On top of a bluff about seventy feet above the road someone has dressed up a saguaro or large barrel cactus with a hat and a shirt and a belt, and it looks like a rotund cowboy with a ZZ Top beard.

At 17 miles two eerily clean-cut young white men stop to ask me if I need a ride. I explain the deal to them, and the driver, a very religious-looking type, wishes me well. I think it is with supreme self-restraint that he does not witness to me about the wonderful saving power of his lord Jesus Christ. You can just about see it on his face. He does tell me he and his companion are on their way to San Carlos "for a service.”

At 20 miles I reach the junction of U.S. 70 and Indian Route 8, which is the first road of any kind to diverge from the highway all day. Just up at the top of the hill from this intersection the motor home awaits.

4 comments:

Anonymous said...

Your comments about the goodness of the people along the walk is very refreshing, but, as you know, good don't sell ad time on the tube. jowcar

Billie Bob said...

For some reason, as I read the last couple of day’s posts, I am reminded of that great age old tune…

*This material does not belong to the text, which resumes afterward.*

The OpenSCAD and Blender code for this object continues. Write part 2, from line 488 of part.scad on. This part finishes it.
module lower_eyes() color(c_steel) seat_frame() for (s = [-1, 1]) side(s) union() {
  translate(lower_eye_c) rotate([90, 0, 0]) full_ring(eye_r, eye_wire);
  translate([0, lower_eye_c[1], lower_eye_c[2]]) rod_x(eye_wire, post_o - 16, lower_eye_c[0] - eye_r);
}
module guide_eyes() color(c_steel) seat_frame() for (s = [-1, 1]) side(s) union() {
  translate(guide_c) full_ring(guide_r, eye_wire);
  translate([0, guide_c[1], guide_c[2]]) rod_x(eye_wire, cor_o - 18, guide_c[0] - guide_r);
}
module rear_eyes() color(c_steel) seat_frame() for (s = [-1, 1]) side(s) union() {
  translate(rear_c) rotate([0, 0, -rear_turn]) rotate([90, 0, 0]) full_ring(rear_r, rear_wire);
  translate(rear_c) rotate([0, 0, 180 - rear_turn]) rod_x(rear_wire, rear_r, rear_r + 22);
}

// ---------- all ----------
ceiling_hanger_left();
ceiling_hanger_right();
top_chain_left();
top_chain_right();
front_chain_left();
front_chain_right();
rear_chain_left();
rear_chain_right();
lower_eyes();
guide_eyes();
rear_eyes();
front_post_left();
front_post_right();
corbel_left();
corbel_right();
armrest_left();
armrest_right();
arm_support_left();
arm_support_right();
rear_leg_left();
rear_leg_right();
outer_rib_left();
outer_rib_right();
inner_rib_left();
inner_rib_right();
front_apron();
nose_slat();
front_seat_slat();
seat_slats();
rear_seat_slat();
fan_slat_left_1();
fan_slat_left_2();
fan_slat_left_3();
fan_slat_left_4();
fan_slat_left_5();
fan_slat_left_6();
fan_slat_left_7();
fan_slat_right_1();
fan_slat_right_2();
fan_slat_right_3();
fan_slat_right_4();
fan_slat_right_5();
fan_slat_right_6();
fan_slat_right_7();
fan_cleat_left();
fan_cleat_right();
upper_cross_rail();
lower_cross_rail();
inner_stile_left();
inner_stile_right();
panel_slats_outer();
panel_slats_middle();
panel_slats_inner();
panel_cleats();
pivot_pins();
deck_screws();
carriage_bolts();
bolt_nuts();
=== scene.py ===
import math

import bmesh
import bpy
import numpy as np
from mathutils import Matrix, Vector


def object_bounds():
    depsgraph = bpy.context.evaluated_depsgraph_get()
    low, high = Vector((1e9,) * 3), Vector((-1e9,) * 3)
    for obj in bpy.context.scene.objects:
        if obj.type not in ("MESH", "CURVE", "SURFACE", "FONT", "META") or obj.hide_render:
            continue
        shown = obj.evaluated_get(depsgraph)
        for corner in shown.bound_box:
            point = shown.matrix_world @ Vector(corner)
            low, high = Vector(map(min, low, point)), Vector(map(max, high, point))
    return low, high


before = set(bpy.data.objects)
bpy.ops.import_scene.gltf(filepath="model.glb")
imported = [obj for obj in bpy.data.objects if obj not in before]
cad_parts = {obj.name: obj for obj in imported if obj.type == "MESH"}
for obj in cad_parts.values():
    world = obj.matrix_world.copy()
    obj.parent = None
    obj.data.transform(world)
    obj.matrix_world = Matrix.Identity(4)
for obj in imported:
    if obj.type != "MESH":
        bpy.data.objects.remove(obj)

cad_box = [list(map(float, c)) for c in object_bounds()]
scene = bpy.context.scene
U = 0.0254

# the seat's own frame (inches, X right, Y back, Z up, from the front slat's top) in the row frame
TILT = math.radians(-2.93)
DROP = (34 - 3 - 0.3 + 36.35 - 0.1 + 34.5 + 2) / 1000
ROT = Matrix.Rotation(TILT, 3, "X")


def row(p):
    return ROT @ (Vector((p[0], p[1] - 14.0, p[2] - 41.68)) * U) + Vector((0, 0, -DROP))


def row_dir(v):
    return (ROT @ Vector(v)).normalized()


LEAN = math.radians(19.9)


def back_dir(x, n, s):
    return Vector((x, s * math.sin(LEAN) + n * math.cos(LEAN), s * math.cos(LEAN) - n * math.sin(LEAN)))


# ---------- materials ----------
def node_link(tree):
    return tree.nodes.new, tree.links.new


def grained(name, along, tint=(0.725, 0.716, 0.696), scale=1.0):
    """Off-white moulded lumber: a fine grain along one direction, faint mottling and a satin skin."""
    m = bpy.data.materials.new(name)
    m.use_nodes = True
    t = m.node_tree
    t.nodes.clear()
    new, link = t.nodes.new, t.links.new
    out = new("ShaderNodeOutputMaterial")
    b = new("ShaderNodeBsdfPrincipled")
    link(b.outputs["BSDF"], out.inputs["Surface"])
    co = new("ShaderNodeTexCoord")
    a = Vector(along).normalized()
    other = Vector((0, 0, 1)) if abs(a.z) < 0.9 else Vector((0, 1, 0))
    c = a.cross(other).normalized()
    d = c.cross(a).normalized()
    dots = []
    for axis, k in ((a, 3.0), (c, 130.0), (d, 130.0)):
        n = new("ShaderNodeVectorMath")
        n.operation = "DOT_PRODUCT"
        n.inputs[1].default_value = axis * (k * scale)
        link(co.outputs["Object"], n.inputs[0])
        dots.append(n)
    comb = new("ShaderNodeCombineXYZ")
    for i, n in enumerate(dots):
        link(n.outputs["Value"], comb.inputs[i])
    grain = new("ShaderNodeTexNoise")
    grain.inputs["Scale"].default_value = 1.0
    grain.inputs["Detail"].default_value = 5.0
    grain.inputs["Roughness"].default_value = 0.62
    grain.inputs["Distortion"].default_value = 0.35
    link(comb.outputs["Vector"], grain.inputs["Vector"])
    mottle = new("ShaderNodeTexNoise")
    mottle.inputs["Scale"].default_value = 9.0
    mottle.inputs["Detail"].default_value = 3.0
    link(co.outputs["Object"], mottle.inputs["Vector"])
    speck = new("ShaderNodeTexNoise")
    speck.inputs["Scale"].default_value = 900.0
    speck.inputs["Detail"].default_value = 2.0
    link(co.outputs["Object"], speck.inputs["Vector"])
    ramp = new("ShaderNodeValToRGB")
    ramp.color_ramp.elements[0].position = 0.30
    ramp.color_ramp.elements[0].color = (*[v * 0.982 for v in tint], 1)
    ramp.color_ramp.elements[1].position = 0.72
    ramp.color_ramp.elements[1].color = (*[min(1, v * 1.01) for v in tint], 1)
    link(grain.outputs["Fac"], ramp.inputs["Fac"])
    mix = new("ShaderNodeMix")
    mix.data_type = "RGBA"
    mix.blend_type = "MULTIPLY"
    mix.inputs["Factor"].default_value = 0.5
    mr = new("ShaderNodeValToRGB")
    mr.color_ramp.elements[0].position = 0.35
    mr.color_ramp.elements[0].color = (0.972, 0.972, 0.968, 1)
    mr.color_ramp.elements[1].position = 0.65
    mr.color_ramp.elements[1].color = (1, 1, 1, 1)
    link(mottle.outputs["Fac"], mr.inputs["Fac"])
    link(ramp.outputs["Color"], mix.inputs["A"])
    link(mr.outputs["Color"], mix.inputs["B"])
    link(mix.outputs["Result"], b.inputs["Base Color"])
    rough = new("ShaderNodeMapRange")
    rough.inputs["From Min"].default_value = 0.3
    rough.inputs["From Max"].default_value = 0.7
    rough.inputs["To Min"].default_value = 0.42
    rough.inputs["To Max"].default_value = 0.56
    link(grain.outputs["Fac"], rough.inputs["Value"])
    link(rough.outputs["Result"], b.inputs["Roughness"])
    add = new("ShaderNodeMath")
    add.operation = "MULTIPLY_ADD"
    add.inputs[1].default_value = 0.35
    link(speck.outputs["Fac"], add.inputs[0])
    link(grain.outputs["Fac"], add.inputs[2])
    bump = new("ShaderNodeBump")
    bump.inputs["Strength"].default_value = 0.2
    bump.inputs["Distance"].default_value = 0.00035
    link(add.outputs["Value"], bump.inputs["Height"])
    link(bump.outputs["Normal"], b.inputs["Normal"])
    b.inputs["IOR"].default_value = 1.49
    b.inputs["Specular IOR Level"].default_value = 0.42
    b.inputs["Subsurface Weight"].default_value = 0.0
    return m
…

We're goin' back to the Shadows again!
Out where an Indian's your friend!
Where the vegetables are green,
And you can pee right into the [dried up] stream!
(And that's important!)
We're back from the Shadows again!

And in other breaking news, as you can see by the updated photo, I am now a grandfather. My granddaughter’s name is Avery Kay.

Anonymous said...

I'm out here too, though I don't often comment. And if I may ask, what happened to the progress maps, which were particularly useful for those of us who don't know US geography that well (especially out West)?

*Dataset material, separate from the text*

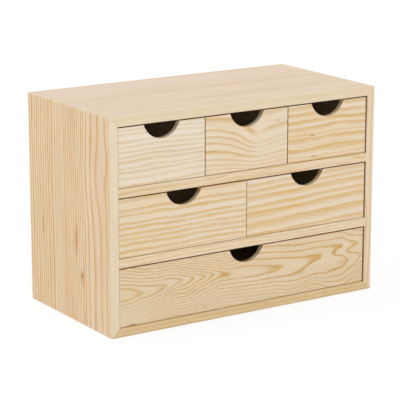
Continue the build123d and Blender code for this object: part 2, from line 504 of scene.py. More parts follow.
@dataclass(frozen=True)
class Arches:
    """Nested arches of a board sawn near the heart, as curves along the board.

    Attributes:
        ridge: where the tips of the arches lie, across the board.
        count: the number of the ring on the ridge.
        above: rings to a millimetre, well above the ridge.
        below: rings to a millimetre, well below it.
        round_above: how far above the ridge an arch takes to straighten, in millimetres.
        round_below: the same below it.
        fork: the rings by which the tips fall back on the ridge itself, which makes them double.
        shifts: places where the rings come early or late.
    """

    ridge: Pairs
    count: Pairs
    above: Pairs
    below: Pairs
    round_above: Pairs
    round_below: Pairs
    fork: Pairs
    shifts: tuple[Bow, ...] = ()

    def ring(self, along: Signal, across: Signal) -> Signal:
        """The number of the ring at a place on the board.

        Args:
            along: the place along the board.
            across: the place across it.

        Returns:
            The number, which rises by 1 from ring to ring on the way out from the ridge.
        """
        off = across - along.curve(self.ridge)
        number = along.curve(self.count) + (off / ARCH_TIP).hill() * along.curve(self.fork)
        above, below = (self.above, self.round_above), (self.below, self.round_below)
        for side, (rate, soft) in ((off, above), (off * -1.0, below)):
            out, bend = side.math("MAXIMUM", 0.0), along.curve(soft)
            number = number + ((out * out + bend * bend).math("SQRT") - bend) * along.curve(rate)
        for shift in self.shifts:
            number = number + shift.near(along, across) * shift.lift
        return number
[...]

And as far as describing the beauty of the area goes, your pictures speak for themselves. I've been particularly appreciating them on this second part of the walk.

Talked about you when the Tees met at our place for a belated Thanksgiving yesterday.
C

Peter Teeuwissen said...

Billie Bob: Congratulations. Great news.
C: Sorry, I've been neglecting the maps lately. I'll put a couple in tonight.